*Task instructions*:
The exercise asks you to copy every line below in which "that" appears.

*Supplied material*:
━━━

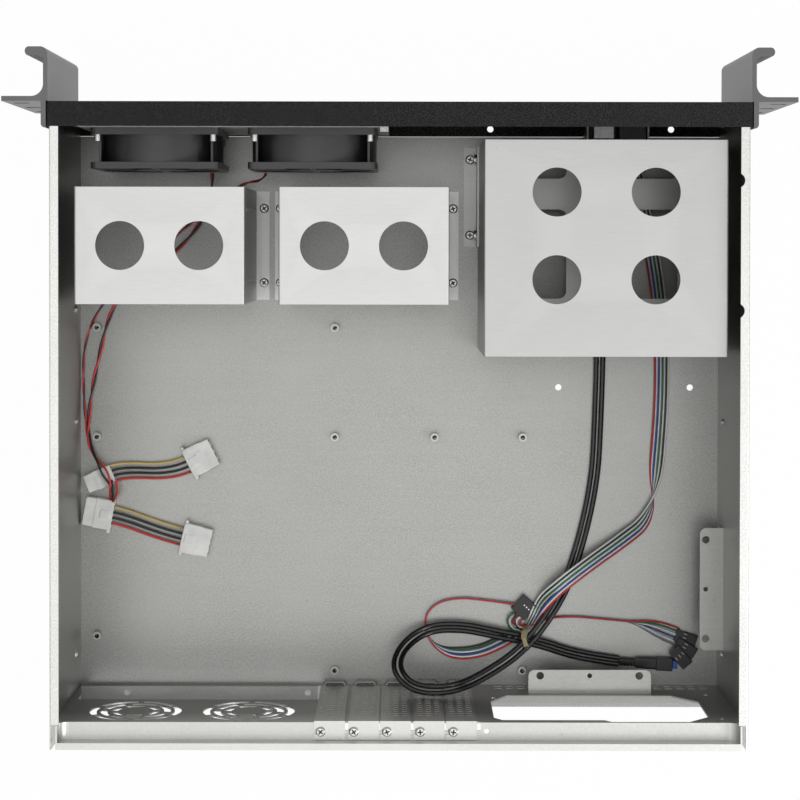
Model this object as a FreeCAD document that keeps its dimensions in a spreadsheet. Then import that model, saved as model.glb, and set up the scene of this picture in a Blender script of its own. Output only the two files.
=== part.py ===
import FreeCAD, Part
import math
import os

import Sketcher

# Empty 3U rackmount server case, in millimetres.
# Z is up. The front, with the rack ears and handles, faces -Y. The origin lies at the middle of
# the underside of the whole case, handles included.

SIZES = {
    # Whole case
    "case_width": 425,  # over the side walls
    "case_height": 132,
    "case_depth": 397.2,  # from the front of the rack ears to the rear edge
    "ear_reach": 28.8,  # of each rack ear beyond the side wall, for 482.6 over both
    "handle_reach": 30,  # of the handles, in front of the ears
    "sheet_gauge": 1,
    "lip_width": 5.6,  # of the folded top edges of the side walls
    "seam": 0.2,  # between two sheets that meet edge to edge
    "fit_gap": 0.3,  # between a piece and the sheet that it passes through
    # Front bezel: a shallow black pan
    "bezel_gauge": 1.5,
    "bezel_depth": 15,
    "tab_inset": 6,  # of the tray's tabs inside the bezel, from the top and the bottom
    "vent_slot_tall": 4,
    "vent_slot_pitch": 8,
    "vent_slot_wide": 68,
    "vent_slot_count": 9,
    # Rack ears and handles
    "ear_gauge": 3,
    "side_plate_gauge": 3,
    "side_plate_depth": 16,
    "web_gauge": 2.7,
    "web_inset": 1.1,  # of the grip's web from the outside of the bezel
    "hook_gauge": 5.5,
    "hook_outset": 11,
    "handle_round": 7.5,
    "ear_slot_wide": 10,
    "ear_slot_tall": 6.8,
    "ear_slot_inset": 8.75,  # of the slots' middle from the ear's end
    "ear_slot_pitch": 44.45,
    "ear_screw_head": 7,
    "ear_screw_shank": 4,
    "ear_screw_sink": 2,
    "ear_screw_inset": 8.2,
    # Rear panel
    "rear_setback": 14.9,  # of the rear wall's inner face from the rear edge
    "ledge_height": 121.5,
    "ledge_depth": 10.8,
    "ledge_inset": 3.6,  # of the ledge's ends from the outside of the side walls
    "ledge_round": 6,
    "foot_flange": 12,
    # I/O opening, its flange and the two fan grilles above it
    "io_centre_x": 127,
    "io_wide": 158.75,
    "io_tall": 44.45,
    "io_bottom": 6.9,
    "io_flange_x": 52.2,  # its end beside the first card slot
    "io_flange_wide": 152,
    "io_flange_reach": 8.5,
    "io_flange_lip": 3.2,
    "io_hole_pitch": 116.3,
    "io_hole_x": 116.85,
    "io_hole_bore": 4,
    "grille_x": 129.5,
    "grille_pitch": 71,
    "grille_z": 88,
    "grille_first_ring": 11,
    "grille_ring_width": 4.4,
    "grille_ring_pitch": 6.7,
    "grille_rings": 3,
    "grille_arcs": 6,
    "grille_bar": 3.2,
    "grille_swirl": 17,  # degrees from ring to ring
    # Power supply opening and its fixings
    "psu_left": -58.9,
    "psu_right": -192,
    "psu_low": 38,
    "psu_high": 119,
    "psu_bottom": 30,  # underside of the power supply that the case takes
    "psu_near_z": 12,  # the corner cuts of the opening, across and up
    "psu_far_x": 13.5,
    "psu_far_z": 15,
    "psu_foot_x": 15,
    "psu_foot_z": 19,
    "psu_toe_x": 10.5,
    "psu_step_from": 68,  # of the shallow step in the upper edge
    "psu_step_to": 72,
    "psu_step": 5,
    "psu_hole_x": -61.2,
    "psu_face_wide": 138,  # between the screws of the standard power supply's face
    "psu_face_low": 6,
    "psu_face_near": 16,
    "psu_face_high": 80,
    "psu_hole_bore": 3.8,
    "psu_vent_x": -63,
    "psu_vent_pitch": 7.5,
    "psu_vent_wide": 5,
    "psu_vent_tall": 2.2,
    "psu_vent_low": 7,
    "psu_vent_row": 7,
    "psu_vent_count": 19,
    # Card slots
    "slot_count": 5,
    "slot_pitch": 20.32,
    "slot_first_x": 42.4,
    "slot_open_wide": 14.6,
    "slot_open_low": 12,
    "slot_notch_wide": 2.6,
    "slot_notch_deep": 4.9,
    "slot_notch_x": -10.1,
    "cover_wide": 18.4,
    "cover_tab_wide": 19,
    "cover_tab_depth": 10.5,
    "cover_low": 4.5,
    "cover_tongue": 10.2,
    "cover_tongue_tall": 5,
    "cover_taper": 3.5,
    "cover_slot_wide": 3.4,
    "cover_slot_tall": 1.8,
    "cover_slot_pitch": 6,
    "cover_slot_row": 5.6,
    "cover_slot_low": 27,
    "cover_rows": 14,
    "cover_screw_x": 5.45,
    "cover_slot_play": 0.6,  # more room at the inner end of each cover's screw slot
    "cover_screw_y": 5.5,  # behind the rear wall's inner face
    "pocket_wide": 16,
    "pocket_tip": 11.5,
    "pocket_reach": 3.2,
    "pocket_low": 4,
    "pocket_tall": 5,
    "pocket_gauge": 0.8,
    # Screws
    "screw_head": 6.2,
    "screw_head_tall": 1.8,
    "screw_shank": 3,
    "screw_length": 6,
    # Board standoffs, on the full-size board's hole grid
    "standoff_x": 200.2,
    "standoff_y": 10.2,  # in front of the rear wall
    "standoff_tall": 6.5,
    "standoff_flats": 5.6,
    "standoff_bore": 3,
    # Hard-disk brackets
    "disk_wide": 104.4,
    "disk_long": 71.8,
    "disk_top": 119.2,
    "disk_gauge": 1.2,
    "disk_y": -93.2,
    "disk_outer_x": 147,
    "disk_inner_x": 21.8,
    "disk_foot": 8.6,
    "disk_screw_out": 5,
    "disk_screw_pitch": 49.2,
    "finger_bore": 30,
    "disk_bore_pitch": 48.4,
    "drive_hole": 3.6,
    "drive_hole_pitch": 44.45,
    "drive_row": 25.4,
    "drive_row_low": 25,
    "drive_rows": 4,
    # Drive cage for the two front bays
    "cage_wide": 149.5,
    "cage_x": -126.5,
    "cage_front": -158.3,
    "cage_long": 132.7,
    "cage_top": 119.4,
    "cage_gauge": 1.2,
    "cage_bore_x": 60.6,
    "cage_bore_y": 53.6,
    "cage_bore_centre": -99.5,
    "shelf_height": 35,
    "shelf_lip": 8,
    "window_wide": 47.7,
    "window_pitch": 72.2,
    "window_x": -120.4,
    "window_front": -150,
    "window_mid_front": -136.9,
    "window_mid_rear": -117,
    "window_rear": -59.1,
    "window_round": 5,
    "angle_long": 65.6,
    "angle_front": -158.1,
    "angle_foot": 9.2,
    "angle_leg": 24,
    "angle_screw_pitch": 49.9,
    "angle_screw_out": 5.2,
    # Power supply brackets
    "support_long": 80,
    "support_flange": 15.2,
    "support_leg": 18,
    "support_gauge": 1.2,
    "support_round": 4,
    "support_bore": 5,
    "support_bore_pitch": 64.7,
    "support_pilot": 3.2,
    "support_hole_in": 11.4,
    "support_rear_x": -124.6,
    "support_side_y": 130.5,
    # Fans
    "fan_size": 80,
    "fan_depth": 25,
    "fan_flange": 4,
    "fan_bore": 76,
    "fan_shell": 1.3,
    "fan_rib_x": 34,
    "fan_rib_start": 18,
    "fan_rib_end": 8,
    "motor_gauge": 2.4,
    "post_length": 15,
    "post_bore": 3.6,
    "spoke_wide": 4,
    "rotor_gap": 1.2,
    "hub_wall": 1.6,
    "blade_root": 6,
    "blade_tip": 12.5,
    "blade_radius": 34.5,
    "blade_low": 4,
    "blade_high": 20,
    "fan_hole_pitch": 71.5,
    "fan_hole": 4.4,
    "fan_hub": 36,
    "fan_blades": 7,
    "fan_blade_gauge": 1.4,
    "fan_spokes": 4,
    "fan_shaft": 3,
    "fan_outer_x": 151.2,
    "fan_inner_x": 54,
    "fan_screw": 4,
    "fan_screw_tip": 4,
    "fan_plate_left": 197,
    "fan_plate_right": 7,
    "fan_plate_low": 12,
    "fan_plate_drop": 12.5,  # of its top below the top of the case
    "fan_plate_gap": 0.2,
    "fan_tab_drop": 12,  # of the tab's underside below the plate's top
    "fan_tab_wide": 5,
    "fan_tab_gauge": 2.5,
    "fan_tab_tall": 5,
    # Front openings and controls
    "bay_wide": 148,
    "bay_tall": 41.4,
    "bay_rib": 0.9,
    "bay_screw_up": 10,
    "bay_screw_pitch": 79.25,
    "bay_cover_lip": 1.2,
    "io_block_x": -141.7,
    "io_block_wide": 40.4,
    "io_block_low": 4,
    "io_block_tall": 28,
    "io_block_depth": 18.5,
    "board_gauge": 1.6,
    "can_short": 2,
    "can_wall": 0.6,
    "port_depth": 9,
    "switch_side": 4,
    "switch_back": 6,
    "switch_depth": 10,
    "button_cap": 5,
    "usb_x": -133.6,
    "usb_wide": 12.6,
    "usb_tall": 14.6,
    "button_x": -147.3,
    "button_bore": 6,
    "button_z": 22,
    "button_proud": 1.6,
    "button_length": 10,
    "reset_x": -156.2,
    "reset_bore": 3.4,
    "reset_z": 22,
    "lamp_z": 12,
    "lamp_bore": 3,
    # Loose leads and the plugs on them
    "usb_lead": 4,
    "usb_lead_pitch": 4.3,  # between the two leads of the pair
    "panel_bundle": 4.2,
    "small_bundle": 2.6,
    "fan_pair": 2.6,
    "fan_wire": 1.8,
    "power_wire": 1.8,
    "power_wire_pitch": 3.6,
    "power_wire_straight": 12.5,  # of each end, up to the corner of its bend
    "power_wire_sag": 1,
    "power_plug_long": 19,
    "power_plug_wide": 20,
    "power_plug_narrow": 13,
    "power_plug_tall": 8,
    "power_plug_nose": 7,  # length of the part that goes into another plug
    "power_nose_inset": 0.6,  # of that part from the plug's outside
    "plug_low": 1.3,  # underside of the plugs that lie on the floor
    "header_long": 12.5,
    "header_wide": 12,
    "header_tall": 6,
    "usb_plug_long": 25.5,
    "usb_plug_wide": 8.8,
    "usb_plug_tall": 6.6,
    "usb_relief_long": 10,
    "usb_relief_wide": 6.4,
    "usb_relief_tall": 5.4,
    "usb_mouth_long": 3.2,
    "usb_mouth_wide": 5.4,
    "usb_mouth_tall": 4.6,
    "cluster_plug_long": 14,
    "cluster_plug_wide": 6.2,
    "cluster_plug_tall": 3,
    "cluster_plug_step": 2.6,  # each plug lies on the one before
    "tie_wide": 3.6,
    "tie_gauge": 1,
    "tie_long": 15.4,
    "tie_tall": 16.6,
    "tie_low": 4.2,
    # Rivets of the side walls
    "rivet_head": 5.4,
    "rivet_tall": 1.4,
    "rivet_z": 27,
}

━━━

*Output below*:
Model this object as a FreeCAD document that keeps its dimensions in a spreadsheet. Then import that model, saved as model.glb, and set up the scene of this picture in a Blender script of its own. Output only the two files.
    "seam": 0.2,  # between two sheets that meet edge to edge
    "fit_gap": 0.3,  # between a piece and the sheet that it passes through
    "psu_bottom": 30,  # underside of the power supply that the case takes
    "power_plug_nose": 7,  # length of the part that goes into another plug
    "power_nose_inset": 0.6,  # of that part from the plug's outside
    "plug_low": 1.3,  # underside of the plugs that lie on the floor